- **AVAILABLE RECORDS**:
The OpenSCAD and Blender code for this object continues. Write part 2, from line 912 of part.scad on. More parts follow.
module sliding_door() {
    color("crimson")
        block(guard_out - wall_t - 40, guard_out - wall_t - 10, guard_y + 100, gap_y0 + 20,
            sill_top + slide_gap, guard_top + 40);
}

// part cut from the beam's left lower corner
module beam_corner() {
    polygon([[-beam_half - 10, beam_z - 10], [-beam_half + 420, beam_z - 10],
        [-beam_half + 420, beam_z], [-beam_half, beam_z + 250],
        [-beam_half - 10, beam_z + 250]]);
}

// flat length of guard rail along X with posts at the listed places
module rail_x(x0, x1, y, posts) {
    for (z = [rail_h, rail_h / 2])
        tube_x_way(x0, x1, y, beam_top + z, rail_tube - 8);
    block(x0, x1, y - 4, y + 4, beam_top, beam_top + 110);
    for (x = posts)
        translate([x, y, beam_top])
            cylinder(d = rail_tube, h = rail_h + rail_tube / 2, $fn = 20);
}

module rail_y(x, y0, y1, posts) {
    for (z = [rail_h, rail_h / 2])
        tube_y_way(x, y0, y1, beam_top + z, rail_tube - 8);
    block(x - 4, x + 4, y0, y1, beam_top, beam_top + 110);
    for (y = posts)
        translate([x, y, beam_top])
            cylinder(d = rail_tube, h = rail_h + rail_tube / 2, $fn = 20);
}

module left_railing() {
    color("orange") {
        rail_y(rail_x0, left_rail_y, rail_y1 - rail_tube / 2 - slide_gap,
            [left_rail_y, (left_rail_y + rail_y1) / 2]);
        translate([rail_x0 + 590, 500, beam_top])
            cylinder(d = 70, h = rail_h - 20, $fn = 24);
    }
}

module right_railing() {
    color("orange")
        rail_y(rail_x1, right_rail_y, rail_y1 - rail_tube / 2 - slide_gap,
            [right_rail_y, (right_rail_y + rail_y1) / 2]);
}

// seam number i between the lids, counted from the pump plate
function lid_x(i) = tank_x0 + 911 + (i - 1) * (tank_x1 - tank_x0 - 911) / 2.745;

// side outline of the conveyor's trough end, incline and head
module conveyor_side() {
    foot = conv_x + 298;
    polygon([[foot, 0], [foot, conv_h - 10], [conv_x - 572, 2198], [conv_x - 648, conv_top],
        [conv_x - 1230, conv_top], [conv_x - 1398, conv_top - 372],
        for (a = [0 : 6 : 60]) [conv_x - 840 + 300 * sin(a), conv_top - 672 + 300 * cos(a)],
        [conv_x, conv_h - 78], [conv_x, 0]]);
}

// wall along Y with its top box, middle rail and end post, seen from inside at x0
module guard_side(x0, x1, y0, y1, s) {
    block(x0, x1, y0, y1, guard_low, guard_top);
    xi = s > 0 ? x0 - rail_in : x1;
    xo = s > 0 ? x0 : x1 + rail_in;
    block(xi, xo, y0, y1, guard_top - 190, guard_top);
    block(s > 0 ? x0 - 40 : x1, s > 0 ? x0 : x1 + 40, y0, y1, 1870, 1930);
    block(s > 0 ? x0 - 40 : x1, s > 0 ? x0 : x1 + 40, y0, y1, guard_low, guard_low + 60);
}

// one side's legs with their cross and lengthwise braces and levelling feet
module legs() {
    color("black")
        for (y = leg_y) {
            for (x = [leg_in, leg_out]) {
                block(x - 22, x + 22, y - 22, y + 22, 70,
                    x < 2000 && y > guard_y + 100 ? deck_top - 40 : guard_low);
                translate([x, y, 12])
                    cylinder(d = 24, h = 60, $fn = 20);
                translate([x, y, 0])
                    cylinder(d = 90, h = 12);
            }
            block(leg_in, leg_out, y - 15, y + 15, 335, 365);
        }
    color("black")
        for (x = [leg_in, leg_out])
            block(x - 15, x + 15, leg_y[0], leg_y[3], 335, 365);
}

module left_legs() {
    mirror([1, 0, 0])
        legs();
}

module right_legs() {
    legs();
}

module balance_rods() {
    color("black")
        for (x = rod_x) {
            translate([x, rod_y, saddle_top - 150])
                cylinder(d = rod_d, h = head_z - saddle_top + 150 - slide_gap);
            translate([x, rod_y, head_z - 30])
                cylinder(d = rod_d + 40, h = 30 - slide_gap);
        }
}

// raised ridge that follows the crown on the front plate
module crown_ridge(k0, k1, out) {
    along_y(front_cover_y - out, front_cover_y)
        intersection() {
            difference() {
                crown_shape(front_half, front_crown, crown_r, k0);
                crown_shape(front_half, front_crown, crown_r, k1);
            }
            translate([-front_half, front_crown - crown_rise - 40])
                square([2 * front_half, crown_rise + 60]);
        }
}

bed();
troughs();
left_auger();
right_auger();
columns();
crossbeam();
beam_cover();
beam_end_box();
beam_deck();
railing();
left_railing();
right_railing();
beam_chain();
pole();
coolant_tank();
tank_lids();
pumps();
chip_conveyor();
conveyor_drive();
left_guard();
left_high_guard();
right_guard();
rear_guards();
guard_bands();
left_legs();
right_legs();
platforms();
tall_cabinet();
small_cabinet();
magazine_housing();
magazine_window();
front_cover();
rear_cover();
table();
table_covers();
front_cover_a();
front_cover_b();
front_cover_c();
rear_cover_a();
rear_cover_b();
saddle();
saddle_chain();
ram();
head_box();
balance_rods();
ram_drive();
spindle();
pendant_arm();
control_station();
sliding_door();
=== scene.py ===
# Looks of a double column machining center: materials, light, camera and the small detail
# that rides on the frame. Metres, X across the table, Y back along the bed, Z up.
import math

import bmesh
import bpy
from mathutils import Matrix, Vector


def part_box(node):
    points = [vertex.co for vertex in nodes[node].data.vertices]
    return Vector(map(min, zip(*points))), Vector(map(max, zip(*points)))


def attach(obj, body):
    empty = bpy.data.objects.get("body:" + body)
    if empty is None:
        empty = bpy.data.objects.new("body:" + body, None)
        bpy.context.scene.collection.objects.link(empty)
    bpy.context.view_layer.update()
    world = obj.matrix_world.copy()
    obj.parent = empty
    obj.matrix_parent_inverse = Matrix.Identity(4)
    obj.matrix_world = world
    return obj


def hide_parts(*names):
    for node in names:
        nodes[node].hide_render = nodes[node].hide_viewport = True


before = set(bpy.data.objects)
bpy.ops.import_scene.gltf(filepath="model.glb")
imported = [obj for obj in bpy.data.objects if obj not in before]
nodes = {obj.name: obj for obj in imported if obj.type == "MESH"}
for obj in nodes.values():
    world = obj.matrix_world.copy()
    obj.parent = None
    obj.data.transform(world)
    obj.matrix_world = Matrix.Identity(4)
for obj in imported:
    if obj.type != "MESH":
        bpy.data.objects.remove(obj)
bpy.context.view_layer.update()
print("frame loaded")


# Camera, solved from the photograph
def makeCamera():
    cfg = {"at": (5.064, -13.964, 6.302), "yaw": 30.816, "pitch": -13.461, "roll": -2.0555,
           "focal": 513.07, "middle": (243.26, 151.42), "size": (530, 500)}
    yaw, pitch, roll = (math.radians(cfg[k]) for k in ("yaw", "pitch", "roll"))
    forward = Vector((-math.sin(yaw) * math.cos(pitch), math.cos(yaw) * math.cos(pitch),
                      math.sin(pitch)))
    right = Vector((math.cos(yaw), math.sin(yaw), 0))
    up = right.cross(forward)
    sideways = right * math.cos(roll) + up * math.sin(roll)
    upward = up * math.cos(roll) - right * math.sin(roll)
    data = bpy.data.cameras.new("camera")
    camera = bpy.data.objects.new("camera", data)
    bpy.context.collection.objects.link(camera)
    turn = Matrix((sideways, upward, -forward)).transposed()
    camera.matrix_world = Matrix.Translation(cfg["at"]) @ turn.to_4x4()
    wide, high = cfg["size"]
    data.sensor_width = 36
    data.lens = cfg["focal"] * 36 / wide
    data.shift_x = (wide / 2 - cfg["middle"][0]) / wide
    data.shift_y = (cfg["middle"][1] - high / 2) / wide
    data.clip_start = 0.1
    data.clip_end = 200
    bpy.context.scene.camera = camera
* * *
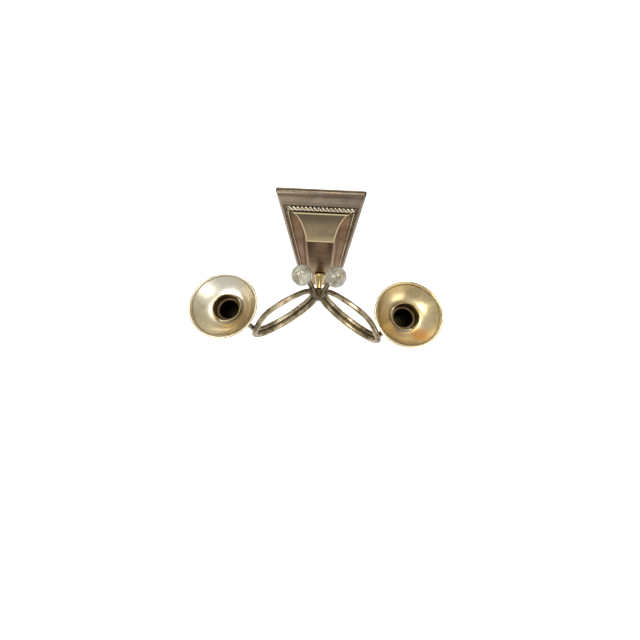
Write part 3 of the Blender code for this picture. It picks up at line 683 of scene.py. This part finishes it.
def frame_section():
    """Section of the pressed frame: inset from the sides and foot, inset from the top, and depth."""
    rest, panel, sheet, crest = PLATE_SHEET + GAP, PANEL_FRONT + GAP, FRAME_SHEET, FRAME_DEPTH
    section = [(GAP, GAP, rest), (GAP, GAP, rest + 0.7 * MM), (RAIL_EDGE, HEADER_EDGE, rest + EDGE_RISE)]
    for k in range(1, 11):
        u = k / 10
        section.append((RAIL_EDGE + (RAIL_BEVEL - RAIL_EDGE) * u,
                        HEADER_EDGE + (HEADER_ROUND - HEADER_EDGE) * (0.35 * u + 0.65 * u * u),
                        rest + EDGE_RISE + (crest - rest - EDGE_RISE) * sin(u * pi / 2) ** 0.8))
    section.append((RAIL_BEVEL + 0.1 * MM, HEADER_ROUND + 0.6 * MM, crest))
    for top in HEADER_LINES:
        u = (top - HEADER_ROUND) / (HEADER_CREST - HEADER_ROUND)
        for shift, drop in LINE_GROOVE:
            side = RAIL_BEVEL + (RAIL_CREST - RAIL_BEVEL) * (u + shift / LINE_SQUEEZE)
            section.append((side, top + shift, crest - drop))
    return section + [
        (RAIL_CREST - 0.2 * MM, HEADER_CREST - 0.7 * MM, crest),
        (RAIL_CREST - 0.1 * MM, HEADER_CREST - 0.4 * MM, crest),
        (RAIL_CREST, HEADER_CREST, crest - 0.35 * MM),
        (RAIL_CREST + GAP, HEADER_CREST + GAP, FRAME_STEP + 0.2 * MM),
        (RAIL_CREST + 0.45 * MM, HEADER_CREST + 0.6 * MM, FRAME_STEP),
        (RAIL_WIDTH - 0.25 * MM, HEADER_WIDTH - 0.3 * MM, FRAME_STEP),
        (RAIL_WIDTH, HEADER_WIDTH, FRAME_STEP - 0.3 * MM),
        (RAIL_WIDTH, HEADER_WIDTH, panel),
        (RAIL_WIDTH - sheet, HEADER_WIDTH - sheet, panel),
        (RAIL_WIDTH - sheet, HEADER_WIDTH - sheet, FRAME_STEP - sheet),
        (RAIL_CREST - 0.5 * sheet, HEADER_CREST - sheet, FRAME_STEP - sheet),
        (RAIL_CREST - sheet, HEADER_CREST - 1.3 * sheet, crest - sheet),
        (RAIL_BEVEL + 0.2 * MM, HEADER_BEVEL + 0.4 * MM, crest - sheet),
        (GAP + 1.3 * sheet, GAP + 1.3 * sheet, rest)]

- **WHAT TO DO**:
Output the lines of the records above exactly as they appear, from the line containing "small_cabinet();" through the line containing "obj.matrix_world = world".

- **THE RESPONSE**:
small_cabinet();
magazine_housing();
magazine_window();
front_cover();
rear_cover();
table();
table_covers();
front_cover_a();
front_cover_b();
front_cover_c();
rear_cover_a();
rear_cover_b();
saddle();
saddle_chain();
ram();
head_box();
balance_rods();
ram_drive();
spindle();
pendant_arm();
control_station();
sliding_door();
=== scene.py ===
# Looks of a double column machining center: materials, light, camera and the small detail
# that rides on the frame. Metres, X across the table, Y back along the bed, Z up.
import math

import bmesh
import bpy
from mathutils import Matrix, Vector


def part_box(node):
    points = [vertex.co for vertex in nodes[node].data.vertices]
    return Vector(map(min, zip(*points))), Vector(map(max, zip(*points)))


def attach(obj, body):
    empty = bpy.data.objects.get("body:" + body)
    if empty is None:
        empty = bpy.data.objects.new("body:" + body, None)
        bpy.context.scene.collection.objects.link(empty)
    bpy.context.view_layer.update()
    world = obj.matrix_world.copy()
    obj.parent = empty
    obj.matrix_parent_inverse = Matrix.Identity(4)
    obj.matrix_world = world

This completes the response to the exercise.